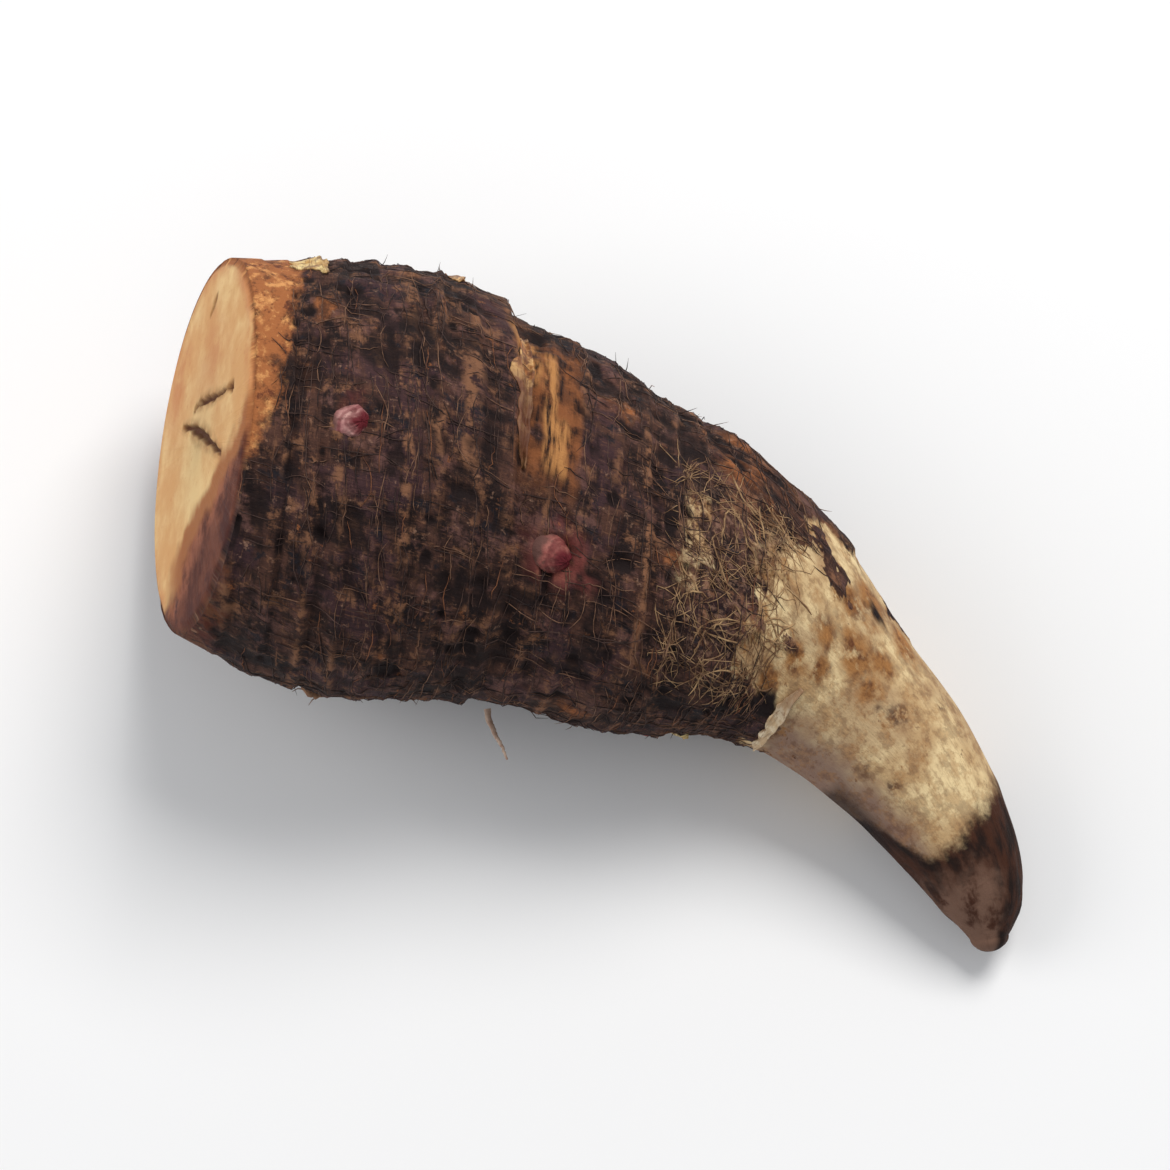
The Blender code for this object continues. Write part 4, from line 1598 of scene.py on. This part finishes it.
TAN_THREADS = FibreFinish("tan_threads", (0.24, 0.125, 0.075), (0.085, 0.042, 0.028))
BROWN_THREADS = FibreFinish("brown_threads", (0.085, 0.046, 0.036), (0.02, 0.012, 0.012))
RUST_THREADS = FibreFinish("rust_threads", (0.26, 0.10, 0.045), (0.09, 0.035, 0.022))
CREAM_THREADS = FibreFinish("cream_threads", (0.42, 0.26, 0.135), (0.14, 0.068, 0.034))
STRAW_STRIPS = FibreFinish("straw_strips", (0.44, 0.28, 0.14), (0.17, 0.085, 0.042))


def build_fibres(skin: Skin) -> None:
    """Lays the coats of threads on the husk and the neck."""
    # Each coat: name, finish, heading, count, seed, first and last distance, shortest, longest, thickness.
    coats = (
        FibreCoat(skin, "ring_threads_brown", BROWN_THREADS, Heading.RING, 760, 1, 14, 94, 4, 14, 0.13),
        FibreCoat(skin, "long_threads_brown", BROWN_THREADS, Heading.LENGTH, 560, 2, 14, 94, 3, 10, 0.12),
        FibreCoat(skin, "ring_threads_tan", TAN_THREADS, Heading.RING, 400, 3, 16, 92, 3, 10, 0.12,
                  clumping=0.8),
        FibreCoat(skin, "long_threads_tan", TAN_THREADS, Heading.LENGTH, 240, 4, 16, 92, 3, 9, 0.12),
        FibreCoat(skin, "rust_threads", RUST_THREADS, Heading.RING, 150, 5, 12, 92, 3, 8, 0.12),
        FibreCoat(skin, "neck_net", CREAM_THREADS, Heading.NET, 210, 6, 70, 88, 4, 10, 0.12, lift=0.05,
                  around=(56, 144), wobble=0.8),
        FibreCoat(skin, "neck_strips", STRAW_STRIPS, Heading.NET, 24, 7, 73, 89, 3, 8, 0.28, lift=0.03,
                  around=(62, 140), wobble=0.7),
    )
    for coat in coats:
        coat.build()


def build_buds(skin: Skin) -> None:
    """Sets the buds in their places."""
    blush = BudFinish((0.40, 0.17, 0.165), (0.52, 0.29, 0.26))
    crimson = BudFinish((0.27, 0.070, 0.060), (0.36, 0.13, 0.105))
    dull = BudFinish((0.24, 0.10, 0.08), (0.36, 0.20, 0.15))
    finishes = (blush, crimson, dull, blush, dull, crimson)
    for number, (place, finish) in enumerate(zip(skin.buds, finishes), 1):
        Bud(skin, number, *place, finish).build()


def build_rootlets(skin: Skin) -> None:
    """Sets the rootlets in their places: distance, angle, run, turn, rise and radius of each."""
    pale = FibreFinish("pale_rootlet", (0.62, 0.46, 0.36), (0.36, 0.22, 0.16))
    wiry = FibreFinish("wiry_rootlet", (0.30, 0.16, 0.09), (0.11, 0.055, 0.035))
    rows = (
        (52.0, 190.0, 4.5, -2.0, 6.0, 0.40),
        (36.0, 236.0, 14.0, -8.0, 2.4, 0.60),
        (64.0, 238.0, -13.0, -12.0, 2.2, 0.50),
        (24.0, 214.0, 9.0, 8.0, 2.4, 0.55),
        (73.0, 310.0, -15.0, 7.0, 2.6, 0.60),
        (48.0, 322.0, 17.0, 26.0, 2.8, 0.65),
        (22.0, 346.0, 19.0, -16.0, 3.0, 0.55),
        (80.0, 300.0, 12.0, -22.0, 2.2, 0.45),
        (88.0, 236.0, -13.0, 16.0, 2.0, 0.40),
    )
    for number, row in enumerate(rows, 1):
        if number == 1:
            Rootlet(skin, number, *row, finish=pale, hairs=0, unrest=0.05, wave=0.2, bend=1.0).build()
        else:
            Rootlet(skin, number, *row, finish=wiry).build()


def build_scraps(skin: Skin) -> None:
    """Sets the scraps of old sheath in their places."""
    amber = SheathFinish("amber_sheath", (0.70, 0.42, 0.17), (0.34, 0.13, 0.042), (0.12, 0.04, 0.018))
    ivory = SheathFinish("ivory_sheath", (0.86, 0.72, 0.50), (0.60, 0.42, 0.24), (0.26, 0.13, 0.06), 0.60)
    straw = SheathFinish("straw_sheath", (0.78, 0.60, 0.27), (0.52, 0.31, 0.11), (0.16, 0.065, 0.028), 0.54)
    SheathScrap(skin, "waist_sheath_scrap", 47.6, 50.0, 38.0, 88.0, amber, seed=61,
                stained=(0.32, 0.62)).build()
    SheathScrap(skin, "shoulder_sheath_scrap", 92.9, 95.3, 114.0, 178.0, ivory, seed=62,
                curl=0.7, stained=(0.5, 0.0)).build()
    SheathScrap(skin, "collar_skin_chip", 17.2, 23.5, 25.0, 41.0, straw, seed=63, curl=0.6).build()
    SheathScrap(skin, "far_side_sheath_scrap", 39.0, 43.5, 344.0, 384.0, amber, seed=64).build()
    SheathScrap(skin, "near_side_sheath_scrap", 79.0, 82.5, 186.0, 222.0, straw, seed=65).build()


def main() -> None:
    """Builds the root piece by piece, then its surroundings."""
    logging.basicConfig(level=logging.INFO, format="%(name)s %(message)s")
    stem = Stem()
    skin = Skin(stem)
    Corm(stem, skin).build()
    build_fibres(skin)
    build_buds(skin)
    build_rootlets(skin)
    build_scraps(skin)
    Studio().build()


if __name__ == "__main__":
    main()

☆ ☆ ☆ ☆

### REQUIRED TASK
Write out all the lines again, exactly as they are.

### RESPONSE TO THE EXERCISE
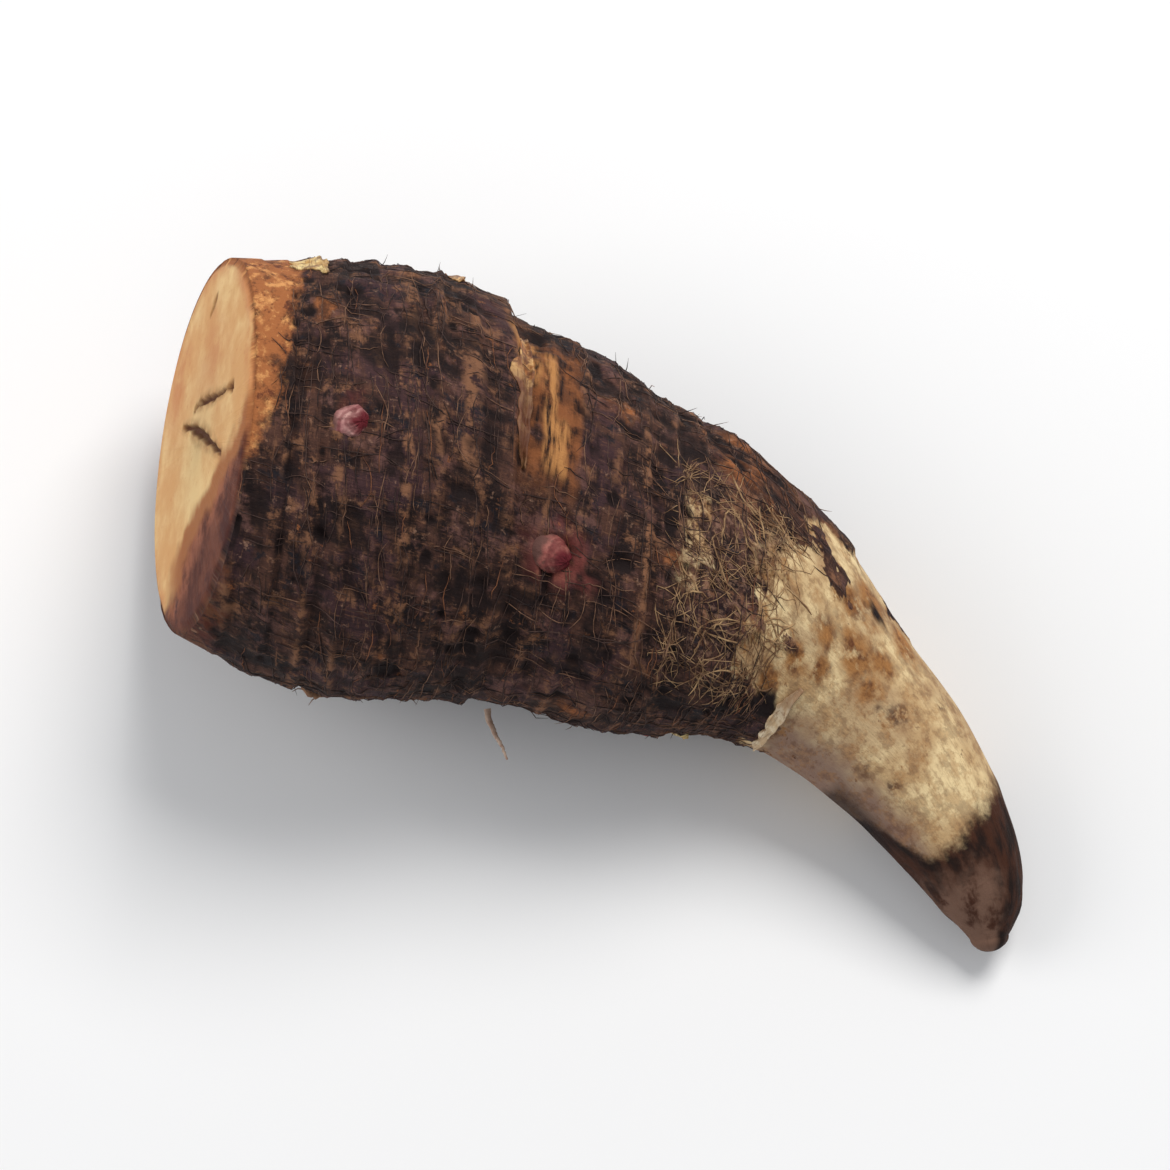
The Blender code for this object continues. Write part 4, from line 1598 of scene.py on. This part finishes it.
TAN_THREADS = FibreFinish("tan_threads", (0.24, 0.125, 0.075), (0.085, 0.042, 0.028))
BROWN_THREADS = FibreFinish("brown_threads", (0.085, 0.046, 0.036), (0.02, 0.012, 0.012))
RUST_THREADS = FibreFinish("rust_threads", (0.26, 0.10, 0.045), (0.09, 0.035, 0.022))
CREAM_THREADS = FibreFinish("cream_threads", (0.42, 0.26, 0.135), (0.14, 0.068, 0.034))
STRAW_STRIPS = FibreFinish("straw_strips", (0.44, 0.28, 0.14), (0.17, 0.085, 0.042))


def build_fibres(skin: Skin) -> None:
    """Lays the coats of threads on the husk and the neck."""
    # Each coat: name, finish, heading, count, seed, first and last distance, shortest, longest, thickness.
    coats = (
        FibreCoat(skin, "ring_threads_brown", BROWN_THREADS, Heading.RING, 760, 1, 14, 94, 4, 14, 0.13),
        FibreCoat(skin, "long_threads_brown", BROWN_THREADS, Heading.LENGTH, 560, 2, 14, 94, 3, 10, 0.12),
        FibreCoat(skin, "ring_threads_tan", TAN_THREADS, Heading.RING, 400, 3, 16, 92, 3, 10, 0.12,
                  clumping=0.8),
        FibreCoat(skin, "long_threads_tan", TAN_THREADS, Heading.LENGTH, 240, 4, 16, 92, 3, 9, 0.12),
        FibreCoat(skin, "rust_threads", RUST_THREADS, Heading.RING, 150, 5, 12, 92, 3, 8, 0.12),
        FibreCoat(skin, "neck_net", CREAM_THREADS, Heading.NET, 210, 6, 70, 88, 4, 10, 0.12, lift=0.05,
                  around=(56, 144), wobble=0.8),
        FibreCoat(skin, "neck_strips", STRAW_STRIPS, Heading.NET, 24, 7, 73, 89, 3, 8, 0.28, lift=0.03,
                  around=(62, 140), wobble=0.7),
    )
    for coat in coats:
        coat.build()


def build_buds(skin: Skin) -> None:
    """Sets the buds in their places."""
    blush = BudFinish((0.40, 0.17, 0.165), (0.52, 0.29, 0.26))
    crimson = BudFinish((0.27, 0.070, 0.060), (0.36, 0.13, 0.105))
    dull = BudFinish((0.24, 0.10, 0.08), (0.36, 0.20, 0.15))
    finishes = (blush, crimson, dull, blush, dull, crimson)
    for number, (place, finish) in enumerate(zip(skin.buds, finishes), 1):
        Bud(skin, number, *place, finish).build()


def build_rootlets(skin: Skin) -> None:
    """Sets the rootlets in their places: distance, angle, run, turn, rise and radius of each."""
    pale = FibreFinish("pale_rootlet", (0.62, 0.46, 0.36), (0.36, 0.22, 0.16))
    wiry = FibreFinish("wiry_rootlet", (0.30, 0.16, 0.09), (0.11, 0.055, 0.035))
    rows = (
        (52.0, 190.0, 4.5, -2.0, 6.0, 0.40),
        (36.0, 236.0, 14.0, -8.0, 2.4, 0.60),
        (64.0, 238.0, -13.0, -12.0, 2.2, 0.50),
        (24.0, 214.0, 9.0, 8.0, 2.4, 0.55),
        (73.0, 310.0, -15.0, 7.0, 2.6, 0.60),
        (48.0, 322.0, 17.0, 26.0, 2.8, 0.65),
        (22.0, 346.0, 19.0, -16.0, 3.0, 0.55),
        (80.0, 300.0, 12.0, -22.0, 2.2, 0.45),
        (88.0, 236.0, -13.0, 16.0, 2.0, 0.40),
    )
    for number, row in enumerate(rows, 1):
        if number == 1:
            Rootlet(skin, number, *row, finish=pale, hairs=0, unrest=0.05, wave=0.2, bend=1.0).build()
        else:
            Rootlet(skin, number, *row, finish=wiry).build()


def build_scraps(skin: Skin) -> None:
    """Sets the scraps of old sheath in their places."""
    amber = SheathFinish("amber_sheath", (0.70, 0.42, 0.17), (0.34, 0.13, 0.042), (0.12, 0.04, 0.018))
    ivory = SheathFinish("ivory_sheath", (0.86, 0.72, 0.50), (0.60, 0.42, 0.24), (0.26, 0.13, 0.06), 0.60)
    straw = SheathFinish("straw_sheath", (0.78, 0.60, 0.27), (0.52, 0.31, 0.11), (0.16, 0.065, 0.028), 0.54)
    SheathScrap(skin, "waist_sheath_scrap", 47.6, 50.0, 38.0, 88.0, amber, seed=61,
                stained=(0.32, 0.62)).build()
    SheathScrap(skin, "shoulder_sheath_scrap", 92.9, 95.3, 114.0, 178.0, ivory, seed=62,
                curl=0.7, stained=(0.5, 0.0)).build()
    SheathScrap(skin, "collar_skin_chip", 17.2, 23.5, 25.0, 41.0, straw, seed=63, curl=0.6).build()
    SheathScrap(skin, "far_side_sheath_scrap", 39.0, 43.5, 344.0, 384.0, amber, seed=64).build()
    SheathScrap(skin, "near_side_sheath_scrap", 79.0, 82.5, 186.0, 222.0, straw, seed=65).build()


def main() -> None:
    """Builds the root piece by piece, then its surroundings."""
    logging.basicConfig(level=logging.INFO, format="%(name)s %(message)s")
    stem = Stem()
    skin = Skin(stem)
    Corm(stem, skin).build()
    build_fibres(skin)
    build_buds(skin)
    build_rootlets(skin)
    build_scraps(skin)
    Studio().build()


if __name__ == "__main__":
    main()